Hozier lives in Ireland and keeps to himself. I would bet money that he lives in the woods and spends his time cooking fresh produce from his garden. He stays off the internet, disconnected from society, and writes songs about nature and the beauty of women. As a sapphic woman, I know for a fact that I would love nothing more than to live in a cottage in the middle of the woods as a hermit and write about women. 

  1. Hozier’s an Ally

Hozier is known for sticking up for the queer community, women’s rights (especially reproductive rights), and people of color. 

It is incredibly easy to find videos of him on stage with pride flags fans give to him. In one video posted on TikTok he delicately places a trans flag on his mic stand and says “Solidarity to our trans siblings.” 

The music video for “Take Me To Church” brings light to homophobia in the Catholic Church, calling out its discrimination and hurtful practices. 

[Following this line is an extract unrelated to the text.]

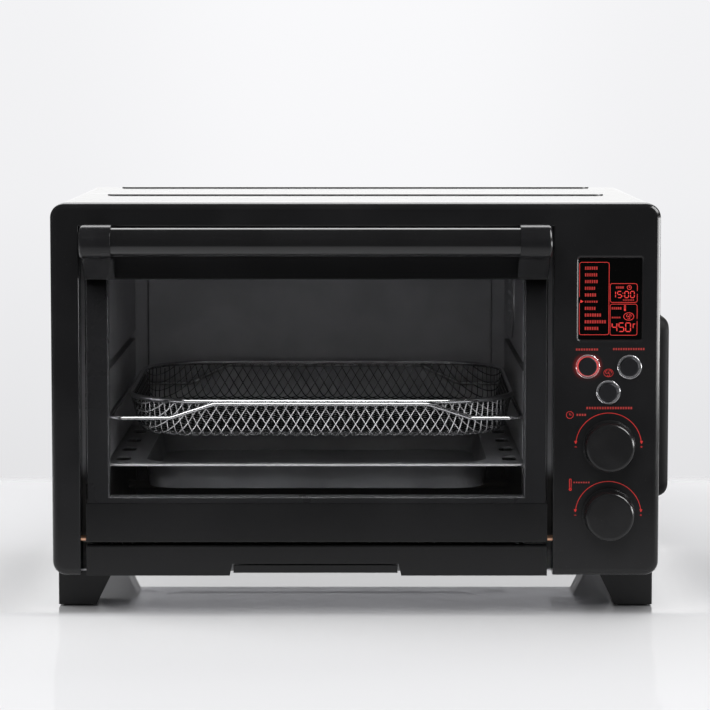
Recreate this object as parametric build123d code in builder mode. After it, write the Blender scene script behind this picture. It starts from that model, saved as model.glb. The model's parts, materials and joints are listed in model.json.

Additionally, Hozier illustrates his activism through his music with songs such as “Nina Cried Power,” “Eat Your Young,” and “Swan Upon Leda,” the ladder written in response to the overturn of Roe v. Wade. 

  1. Hozier Dresses Like a Lesbian 

Jean jackets. Button ups. High top Converse. Shaggy hair. Hozier is a fashion icon in the sapphic community. If you look up a picture of Hozier and compare it to a chapstick lesbian it would be hard to tell them apart. 

(For those who don’t know, Urban Dictionary defines a chapstick lesbian as “A lesbian who presents somewhere between masculine and feminine, often dressing in comfortable or sensible clothing”). 

  1. He Has Nice Hands 

He does. 

It seems to be a joke/stereotype/truth of sorts in the queer community that queer women pay attention to hands because well…hands do a lot, and having nice hands makes someone hotter. 

Now, that doesn’t apply to me as an asexual, but aesthetic attraction is real, and I can agree that Hozier has lovely hands that do in fact match his aura. 

Okay. I hope this burning question has been answered for you during this pride month.